In my last blog I introduced you to the lens model. In today's blog I want to expand upon the lens model by introducing you to another important diagram that the founder of the lens model, Egon Brunswick, also used to explain the lens model.

The reason I find it necessary to expand the lens model is that I was trying to apply the lens model to the problem of preparing grape vine cuttings to achieve the maximum number of propagated vines. This happens to be a task I'm occupied with at the moment.

The problem I ran into was that the pruning policies I followed in preparing the cuttings are not best described as "cues" emitted from the environment, they are rather the "means" I have chosen to achieve a goal. The lens model seems to be more focused on accounting for "perception" than "action".

Further examination of the lens model, however, reveals that the lens model as I presented it yesterday is only the left hand side of a larger model that Egon Brunswick offered to explain the relationship between the organism and the environment. Here is the expanded lens model:


Source: Brunswik’s original lens model (PDF link).

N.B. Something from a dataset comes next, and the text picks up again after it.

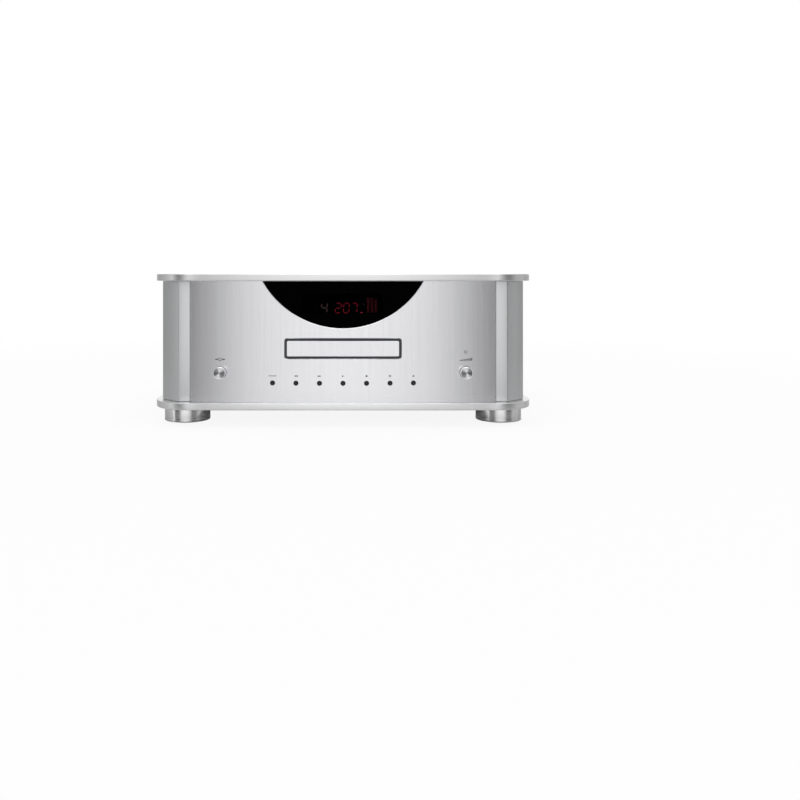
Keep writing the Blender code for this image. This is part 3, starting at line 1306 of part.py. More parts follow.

Note the perfect bi-lateral symmetry of the model. Note also that "cues" stand between the organism and the environment on the perception end (input side) and that "means" stand between the organism and the environment on the "action" end (output side). This would seem to imply that everything I said yesterday about "cues" mediating between the world (or distal object) and the observer also applies to the "means" that mediate between some goal object and the observer.

In other words, to achieve some goal object we must select the means to get there. The lens model applies to situations where the means to achieving some goal in the future is not certain so we choose "means" that we think will get us there but which, in reality, might not have a strong relationship to achieving the goal. We have an internal model that we use to explain the relationship between the means selected and the goal object that may not in fact be the best means we could have chosen to achieve that goal object. It is a happy day when the means we have chosen have high ecological validities in achieving the goal state.

So I stand by my assertion that the lens model is a useful framework to use in understanding where simple rules might fit in the overall scheme of things. There can be simple rules for handling decision making related to the input side of things and there can be simple rules for selecting the means to achieve some goal object. We may appear to be in Plato's cave observing shadows on the wall and trying to figure out the objects that they represent, however, Brunswick's model offers the hope that we can get closer to the opening of the cave to behold the object in an ever clearer light. The distal or goal object does not live in a world of ideal forms, but rather is an object that we can focus on more or less clearly depending upon the cues and means we choose and how strongly correlated they are with the distal or goal object.

The lens model has something useful to offer investors who must make investment decisions based upon multiple unreliable cues, and for entrepreneurs seeking a goal state and needing to select from multiple means that are more or less correlated with the goal state. We are searching for best cues and the best means and these can often be formulated as simple rules.